Credit: Milchmeier Merl

09.04.2018

Edith und Matthias Merl schicken Mitarbeiter alle 4 Wochen in Seminare

Mitarbeiter mit eigenen Karriereplänen, Eliteausbildung und pubertäre Pfleglinge in Bestform ...

Die quirlige Friseur-Weltmeisterin Edith Milchmeier-Merl entspringt einer Friseurdynastie und arbeitet gefühlt rund um die Uhr. Na und? Arbeit ist ihr Hobby! Sie und ihr Mann Matthias Merl leben eigene Karrierepläne und die pubertären Pfleglinge, sprich Azubis, sind in Bestform.

Im Gespräch mit Katja Ottiger

Fakten


Sie beide sind umtriebig in Sachen lernen. Jetzt testen Sie gerade Goldwells „Be the Best Program“?
Ja! Unsere Azubis sind mit die ersten, die dieses Pilotprojekt testen dürfen. Dieses erweiterte Ausbildungstool geht über 3 Jahre und ist an die Berufsschule gekoppelt.
Edith: Einmal im Monat fährt mein Mann mit 6 unserer Auszubildenden in die Goldwell Akademie nach Darmstadt.

Was passiert dort?
Sie erhalten eine Eliteausbildung. Sie bekommen Intensivschulungen in Sachen Haare waschen, Produktwissen, Schneide- und Färbetechniken, Kommunikation. Alle Azubis aus dem ersten Lehrjahr sind dabei, Start war im September.

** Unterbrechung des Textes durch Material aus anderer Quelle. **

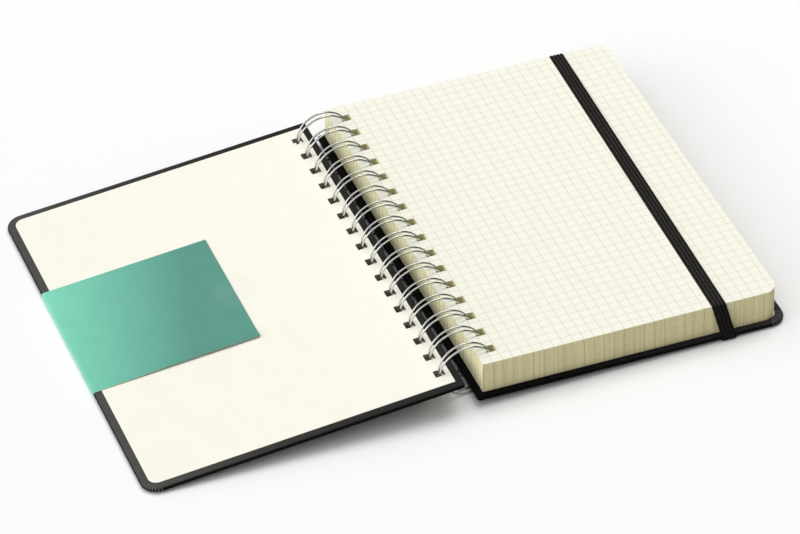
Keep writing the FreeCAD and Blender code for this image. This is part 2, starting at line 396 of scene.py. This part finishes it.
def make_leatherette(node):
    """Painted reflection lighter towards the cover's outer edge, painted sheen on its upward faces, and painted
    shade, deep black, on its narrow edges.
    """
    material, tree, shader = new_material(node + "_leatherette", Specular_IOR_Level=0.03)
    where = add_node(tree, "ShaderNodeTexCoord")
    place = split(tree, where.outputs["Object"])
    facing = split(tree, where.outputs["Normal"])
    low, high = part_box(node)
    outward = -1 if node == "front_wrap" else 1
    spine_x, outer_x = (high.x, low.x) if node == "front_wrap" else (low.x, high.x)

    # Creases fan out round each rounded outer corner
    corner_x = outer_x - outward * cover_corner_inset
    past_x = math_node(tree, "SUBTRACT", place["X"], corner_x)
    past_x = math_node(tree, "MULTIPLY", past_x, outward)
    past_y = math_node(tree, "SUBTRACT", math_node(tree, "ABSOLUTE", place["Y"]),
                       half_cover - cover_corner_inset)
    bearing = math_node(tree, "ARCTAN2", past_y, past_x)
    creases = ruled_lines(tree, bearing, Pitch=crease_pitch, Half_Width=crease_half_width,
                          Soft=crease_soft_edge)
    at_corner = math_node(tree, "MULTIPLY", math_node(tree, "GREATER_THAN", past_x, 0.0),
                          math_node(tree, "GREATER_THAN", past_y, 0.0))
    folds = math_node(tree, "MULTIPLY", creases, at_corner)

    cloud = mottle(tree, where, (120, 120, 120), 0.93, 1.08)[0]
    # Painted sheen: faces that look up are painted lighter, and the narrow edges are painted near-black as shade
    flat = math_node(tree, "ABSOLUTE", facing["Z"])
    flat = math_node(tree, "MULTIPLY", flat, flat)
    # Painted reflection, growing towards the cover's outer edge
    painted_reflection_share = math_node(tree, "POWER", map_range(tree, place["X"], (spine_x, outer_x)), 2.0)
    face = mix_color(tree, painted_reflection_share, cover_spine_end_painted_shade_color[node], cover_outer_painted_reflection_color[node])
    leather_with_painted_sheen = mix_color(tree, flat, cover_edge_painted_shade_color, face)
    leather_with_painted_sheen = mix_color(tree, folds, leather_with_painted_sheen, crease_color)
    tree.links.new(tint(tree, leather_with_painted_sheen, cloud), shader.inputs["Base Color"])

    pebbles = add_node(tree, "ShaderNodeTexVoronoi", feature="SMOOTH_F1")
    pebbles.inputs["Scale"].default_value = pebbles_per_metre
    tree.links.new(where.outputs["Object"], pebbles.inputs["Vector"])
    rough = map_range(tree, pebbles.outputs["Distance"], after=(0.42, 0.6))
    tree.links.new(rough, shader.inputs["Roughness"])
    grain = math_node(tree, "SUBTRACT", pebbles.outputs["Distance"],
                      math_node(tree, "MULTIPLY", folds, 3.0))
    add_bump(tree, shader, grain, leatherette_relief)
    return material


def make_endpaper():
    material, tree, shader = new_material("cream_endpaper", Roughness=0.7,
                                          Specular_IOR_Level=0.25)
    where = add_node(tree, "ShaderNodeTexCoord")
    fibre, fibre_height = mottle(tree, where, (90, 90, 90), 0.985, 1.01)
    tree.links.new(tint(tree, endpaper_color, fibre), shader.inputs["Base Color"])
    add_bump(tree, shader, fibre_height, 0.02 * MM)
    return material


def make_grey_board():
    material, tree, shader = new_material("grey_board", Roughness=0.9)
    where = add_node(tree, "ShaderNodeTexCoord")
    pulp, pulp_height = mottle(tree, where, (700, 700, 2200), 0.75, 1.15)
    tree.links.new(tint(tree, board_color, pulp), shader.inputs["Base Color"])
    add_bump(tree, shader, pulp_height, 0.1 * MM)
    return material


endpaper = make_endpaper()
grey_board = make_grey_board()
for side in ("front", "back"):
    dress(side + "_wrap", make_leatherette(side + "_wrap"))
    dress(side + "_endpaper", endpaper)
    dress(side + "_board", grey_board)


# Binding wire
# One length of bright plated wire, bent to a comb of hairpin loops and closed to rings:
# each loop narrows to its rounded tip, which hooks in between two feet of the comb.
wire_radius = 0.5 * MM
wire_color = (0.64, 0.64, 0.61, 1)
ring_radius = 13.3 * MM
degrees_per_metre = math.degrees(1) / ring_radius
loop_count = 16
loop_pitch = 12.7 * MM
pair_spacing = 3.2 * MM
tip_spacing = 1.7 * MM
foot_bend = 1.3 * MM
end_stub = 1.6 * MM
seam_angle = 203.0
taper_start = 475.0
tip_gap = 1.4 * MM
base_angle = seam_angle + foot_bend * degrees_per_metre
tip_angle = seam_angle + 360 - (tip_gap + tip_spacing / 2) * degrees_per_metre
degrees_per_step = 4.0
foot_turns = [math.radians(18 * i) for i in range(5)]
tip_turns = [math.pi * i / 8 for i in range(1, 8)]


def ring_point(angle, y):
    """A point on the rings, with the angle counted in the closed block's own frame."""
    turned = math.radians(angle) - tilt
    arm = Vector((math.cos(turned), 0, math.sin(turned))) * ring_radius
    return ring_center + arm + Vector((0, y, 0))


def ring_tangent(angle):
    turned = math.radians(angle) - tilt
    return Vector((-math.sin(turned), 0, math.cos(turned)))


def half_spacing(angle):
    """Half the distance between a loop's two wires, which eases to the narrow tip."""
    share = max(0.0, (angle - taper_start) / (tip_angle - taper_start))
    ease = (1 - math.cos(math.pi * share)) / 2
    return (pair_spacing + (tip_spacing - pair_spacing) * ease) / 2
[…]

"Die Frage ist: Kommen sie mit einem Einser oder einem Zweier da raus?"

Was ist Ihr Benefit?
Die Azubis sind absolut engagiert, haben von Anfang an ein selbstbewussteres Auftreten, das merkt auch der Kunde. Sie gewinnen Sicherheit in Theorie und Praxis, gehen topfit in die Prüfungen. Da stellt sich lediglich die Frage: Kommen sie mit einem Einser oder einem Zweier da raus? Sie lernen intensiver! Es bleibt einfach mehr hängen. Wie sind Sie zum Programm gekommen? Über Goldwell, explizit über Andrew Ulm, er hat uns das Pilotprojekt vorgeschlagen.

"Wir gehen stark in Vorleistung, aber Ausbildung ist Zukunft."

Mit welchen Kosten ist das verbunden?
Das ist schon ein großer Kostenblock. Aber wir wollen jeden bestmöglich ausbilden, so dass er in unserem Unternehmen bleibt. Wir wissen, wir gehen hier sehr stark in Vorleistung, die Zukunft der jungen Menschen liegt in der Ausbildung. Macht das andere Mitarbeiter neidisch? Bei uns gibt es für jeden Mitarbeiter seinen persönlichen Karriereplan. Wir fragen nach: Was steht an, wie möchtest du dich entwickeln? Jeder Mitarbeiter hat fixe Seminarvorgaben, im Schnitt sind das 8 Schulungen im Jahr, ca. alle 4 – 6 Wochen, das ist bei uns Standard.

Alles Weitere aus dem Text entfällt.